Two nice quotes: “Maybe there are waves only” (Hawking); “A curvature of rays of light can only take place when the velocity of propagation of light varies with position” (Einstein).
Einstein Can Relax
“Technology Review has a post about work done by a physicist, Ronald van Elburg, at the University of Groningen in the Netherlands. Simply put, the 60 nanosecond difference can be explained by the relativistic motion of the GPS satellites used to time the event.”
RE: martenvandijk says: (October 8, 2011 at 3:05 am)
“Time cannot be zero (flow of time infinite fast) because the speed of light is a constant and a maximum according to Einstein.”
I believe this applies only to the speed of light that you measure in your own local space-time.
The remotely perceived speed of light must slow down in direct proportion to gravitational time dilation unless there were also an equivalent remote space dilation that would make every black hole appear to have a Schwarzschild radius of zero.

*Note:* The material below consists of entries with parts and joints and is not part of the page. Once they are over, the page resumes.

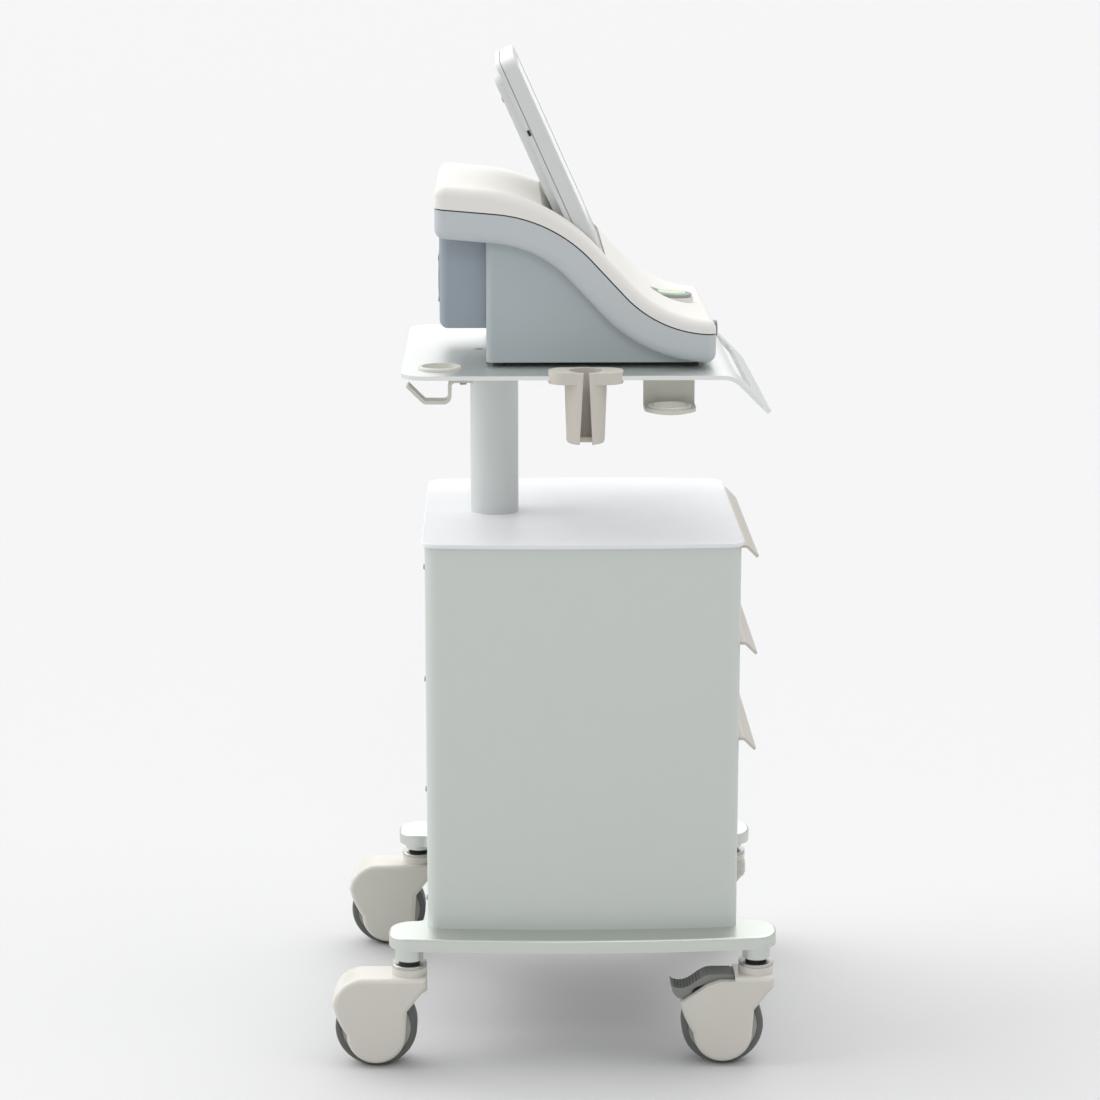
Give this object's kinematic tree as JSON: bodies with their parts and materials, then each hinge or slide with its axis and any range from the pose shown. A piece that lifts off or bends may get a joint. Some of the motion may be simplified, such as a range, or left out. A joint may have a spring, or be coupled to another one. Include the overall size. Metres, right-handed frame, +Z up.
{
  "type": "ultrasound machine on a cart",
  "caption": "Cart-mounted ultrasound machine: tilting display on an S-shaped console, over a work shelf, column and drawer cabinet on swivel casters.",
  "frame": {"origin": "on the floor, in the middle of the machine's length and width", "axes": "+X towards the operator, the side the drawers open; +Z up; +Y across"},
  "size_m": [0.543, 0.492, 1.218],
  "materials": {
    "frame_coat": "light powder coat",
    "plated_steel": "zinc plated",
    "caster_plastic": "moulded, slightly glossy",
    "pedal_plastic": "moulded, ribbed",
    "hub_plastic": "moulded",
    "tread": "smooth dark tread",
    "cabinet_coat": "fine textured powder coat",
    "front_panel": "smooth moulded panel",
    "drawer_steel": "galvanised sheet",
    "pull_coat": "warm grey coat",
    "shelf_coat": "white powder coat",
    "column_coat": "grey-white coat",
    "holder_plastic": "warm grey moulding",
    "upper_shell_plastic": "fine texture",
    "lower_shell_plastic": "fine texture",
    "pedestal_plastic": "fine texture",
    "block_plastic": "fine texture",
    "dark_rubber": "soft feet",
    "circuit_board": "green solder mask",
    "supply_case": "bare case",
    "dark_plastic": "moulded",
    "port_metal": "anodised",
    "ring_plastic": "grey ring",
    "button_plastic": "coloured cap",
    "display_plastic": "fine texture",
    "screen_glass": "dark touch glass"
  },
  "bodies": {
    "machine": {"back_and_floor": "cabinet_coat", "base_frame": "frame_coat", "button_ring": "ring_plastic", "cabinet_top": "cabinet_coat", "cable_grommet": "holder_plastic", "cable_hook": "pull_coat", "caster_stems": "plated_steel", "column": "column_coat", "connector_block": "block_plastic", "corner_posts": "drawer_steel", "fan_frame": "dark_plastic", "fasteners": "plated_steel", "handpiece_holder": "holder_plastic", "handpiece_port": "port_metal", "hinge_brackets": "plated_steel", "holder_ring": "holder_plastic", "lower_shell": "lower_shell_plastic", "main_board": "circuit_board", "pedestal": "pedestal_plastic", "power_inlet": "dark_plastic", "power_supply": "supply_case", "ring_bracket": "pull_coat", "rubber_feet": "dark_rubber", "side_panel_left": "cabinet_coat", "side_panel_right": "cabinet_coat", "slide_rails": "drawer_steel", "upper_shell": "upper_shell_plastic", "work_shelf": "shelf_coat"},
    "swivel_front_left": {"caster_hood_front_left": "caster_plastic"},
    "wheel_front_left": {"wheel_hub_front_left": "hub_plastic", "tyre_front_left": "tread"},
    "swivel_front_right": {"caster_hood_front_right": "caster_plastic"},
    "wheel_front_right": {"wheel_hub_front_right": "hub_plastic", "tyre_front_right": "tread"},
    "swivel_rear_left": {"caster_hood_rear_left": "caster_plastic"},
    "wheel_rear_left": {"wheel_hub_rear_left": "hub_plastic", "tyre_rear_left": "tread"},
    "swivel_rear_right": {"caster_hood_rear_right": "caster_plastic"},
    "wheel_rear_right": {"wheel_hub_rear_right": "hub_plastic", "tyre_rear_right": "tread"},
    "pedal_front_left": {"brake_pedal_front_left": "pedal_plastic"},
    "pedal_front_right": {"brake_pedal_front_right": "pedal_plastic"},
    "drawer_top": {"drawer_tray_top": "drawer_steel", "drawer_front_top": "front_panel", "drawer_pull_top": "pull_coat", "drawer_runners_top": "drawer_steel"},
    "drawer_middle": {"drawer_tray_middle": "drawer_steel", "drawer_front_middle": "front_panel", "drawer_pull_middle": "pull_coat", "drawer_runners_middle": "drawer_steel"},
    "drawer_bottom": {"drawer_tray_bottom": "drawer_steel", "drawer_front_bottom": "front_panel", "drawer_pull_bottom": "pull_coat", "drawer_runners_bottom": "drawer_steel"},
    "display": {"display_bezel": "display_plastic", "display_cover": "display_plastic", "touch_screen": "screen_glass", "hinge_arms": "plated_steel"},
    "stop_button": {"stop_button": "button_plastic"},
    "fan_rotor": {"fan_rotor": "dark_plastic"}
  },
  "joints": [
    {"name": "swivel_rear_left", "type": "hinge", "parent": "machine", "child": "swivel_rear_left", "pos_m": [-0.1775, -0.216, 0.1155], "axis": [0, 0, 1], "continuous": true},
    {"name": "roll_rear_left", "type": "hinge", "parent": "swivel_rear_left", "child": "wheel_rear_left", "pos_m": [-0.2185, -0.216, 0.05], "axis": [0, 1, 0], "continuous": true},
    {"name": "swivel_rear_right", "type": "hinge", "parent": "machine", "child": "swivel_rear_right", "pos_m": [-0.1775, 0.216, 0.1155], "axis": [0, 0, 1], "continuous": true},
    {"name": "roll_rear_right", "type": "hinge", "parent": "swivel_rear_right", "child": "wheel_rear_right", "pos_m": [-0.2185, 0.216, 0.05], "axis": [0, 1, 0], "continuous": true},
    {"name": "swivel_front_left", "type": "hinge", "parent": "machine", "child": "swivel_front_left", "pos_m": [0.2465, -0.216, 0.1155], "axis": [0, 0, 1], "continuous": true},
    {"name": "roll_front_left", "type": "hinge", "parent": "swivel_front_left", "child": "wheel_front_left", "pos_m": [0.2055, -0.216, 0.05], "axis": [0, 1, 0], "continuous": true},
    {"name": "brake_front_left", "type": "hinge", "parent": "swivel_front_left", "child": "pedal_front_left", "pos_m": [0.2105, -0.216, 0.1065], "axis": [0, -1, 0], "range_deg": [0, 8]},
    {"name": "swivel_front_right", "type": "hinge", "parent": "machine", "child": "swivel_front_right", "pos_m": [0.2465, 0.216, 0.1155], "axis": [0, 0, 1], "continuous": true},
    {"name": "roll_front_right", "type": "hinge", "parent": "swivel_front_right", "child": "wheel_front_right", "pos_m": [0.2055, 0.216, 0.05], "axis": [0, 1, 0], "continuous": true},
    {"name": "brake_front_right", "type": "hinge", "parent": "swivel_front_right", "child": "pedal_front_right", "pos_m": [0.2105, 0.216, 0.1065], "axis": [0, -1, 0], "range_deg": [0, 8]},
    {"name": "drawer_top_slide", "type": "slide", "parent": "machine", "child": "drawer_top", "axis": [1, 0, 0], "range_m": [0, 0.25]},
    {"name": "drawer_middle_slide", "type": "slide", "parent": "machine", "child": "drawer_middle", "axis": [1, 0, 0], "range_m": [0, 0.25]},
    {"name": "drawer_bottom_slide", "type": "slide", "parent": "machine", "child": "drawer_bottom", "axis": [1, 0, 0], "range_m": [0, 0.25]},
    {"name": "display_tilt", "type": "hinge", "parent": "machine", "child": "display", "pos_m": [0.0429, 0, 0.9918], "axis": [0, 1, 0], "range_deg": [-5, 10]},
    {"name": "stop_button_press", "type": "slide", "parent": "machine", "child": "stop_button", "axis": [-0.0523, 0, -0.9986], "range_m": [0, 0.003], "stiffness_N_per_m": 800, "springref_m": -0.001},
    {"name": "fan_spin", "type": "hinge", "parent": "machine", "child": "fan_rotor", "pos_m": [-0.1215, -0.05, 0.95], "axis": [1, 0, 0], "continuous": true}
  ]
}
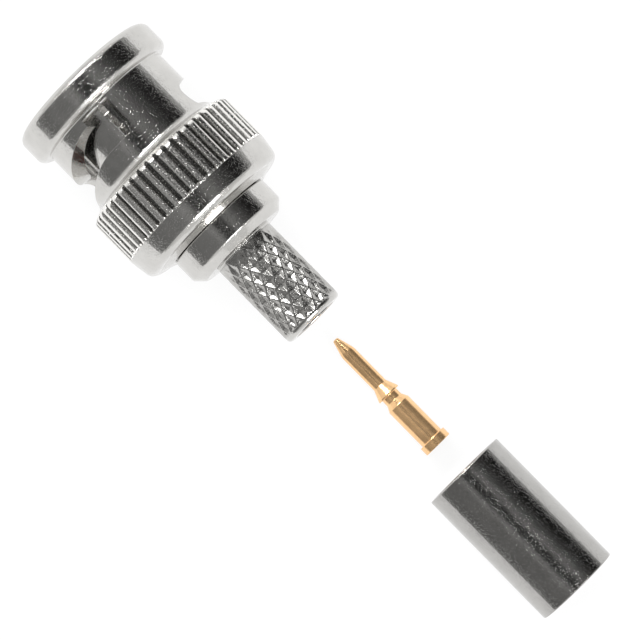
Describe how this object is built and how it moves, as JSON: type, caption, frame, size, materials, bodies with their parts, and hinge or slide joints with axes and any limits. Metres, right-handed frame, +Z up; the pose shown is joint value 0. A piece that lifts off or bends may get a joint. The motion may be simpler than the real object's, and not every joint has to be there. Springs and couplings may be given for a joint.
{
  "type": "bnc connector",
  "caption": "Crimp coaxial cable plug with bayonet coupling nut, loose gold centre pin and loose crimp ferrule, laid in line.",
  "frame": {"origin": "on the surface the pieces lie on, under the middle of the row", "axes": "+X along the row from the plug's nose to the ferrule, +Z up"},
  "size_m": [0.0594, 0.0152, 0.0153],
  "materials": {
    "nickel_plating": "bright nickel plate over turned brass, with fine speckle",
    "gold_plating": "pale gold plate over turned brass",
    "spring_bronze": "bare rolled spring bronze",
    "silicone_rubber": "soft matte silicone",
    "white_insulator": "turned white fluoropolymer, waxy"
  },
  "bodies": {
    "root": {"plug_body": "nickel_plating", "outer_contact": "nickel_plating", "gasket": "silicone_rubber", "front_insulator": "white_insulator", "rear_insulator": "white_insulator", "wave_washer_front": "spring_bronze", "wave_washer_rear": "spring_bronze", "contact_pin": "gold_plating", "crimp_ferrule": "nickel_plating"},
    "spacer": {"spacer_washer": "spring_bronze"},
    "thrust": {"thrust_washer": "spring_bronze"},
    "nut": {"coupling_nut": "nickel_plating"}
  },
  "joints": [
    {"name": "nut_float", "type": "slide", "parent": "root", "child": "thrust", "axis": [-1, 0, 0], "range_m": [0, 0.0008], "stiffness_N_per_m": 3000, "springref_m": -0.001, "deforming": ["wave_washer_front", "wave_washer_rear"]},
    {"name": "spacer_float", "type": "slide", "parent": "root", "child": "spacer", "axis": [-1, 0, 0], "range_m": [0, 0.0004]},
    {"name": "nut_spin", "type": "hinge", "parent": "thrust", "child": "nut", "pos_m": [-0.01377, 0, 0.00764], "axis": [1, 0, 0], "continuous": true}
  ],
  "couplings": [
    {"joint": "spacer_float", "follows": "nut_float", "ratio": 0.5}
  ]
}
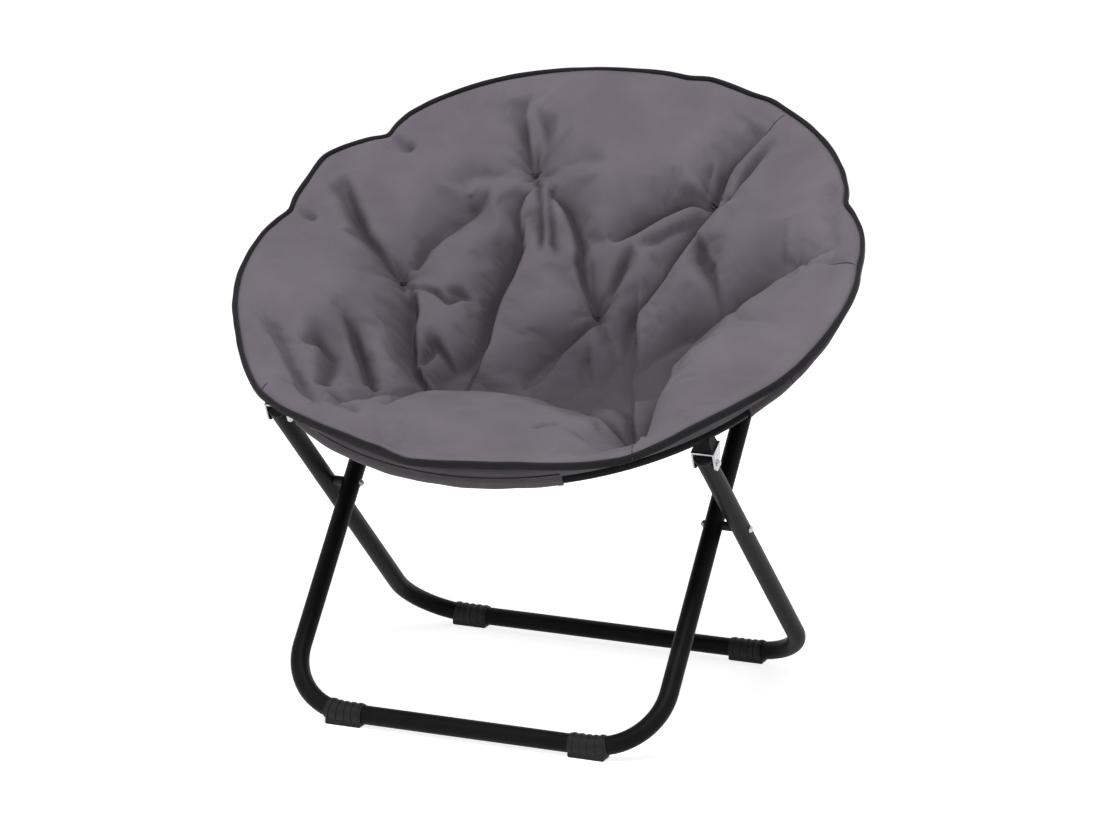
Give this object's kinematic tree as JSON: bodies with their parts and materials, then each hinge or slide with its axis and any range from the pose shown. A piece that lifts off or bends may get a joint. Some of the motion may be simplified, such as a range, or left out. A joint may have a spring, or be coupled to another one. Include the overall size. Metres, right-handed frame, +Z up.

As photons escape from a gravitational well, they lose energy by losing frequency and thus may be perceived as being generated by the known process producing them running at a slower rate of time. I think the reverse situation would apply to those photons that gain energy as increasing frequency when they penetrate a gravitational well. Time dilation would cause an increasing red shift of the yellow radiation characteristic of sodium. If the apparent size of the remote sodium atom is not getting progressively larger, we must assume that the remote flow of time appears to be slowing down relative to our own time frame.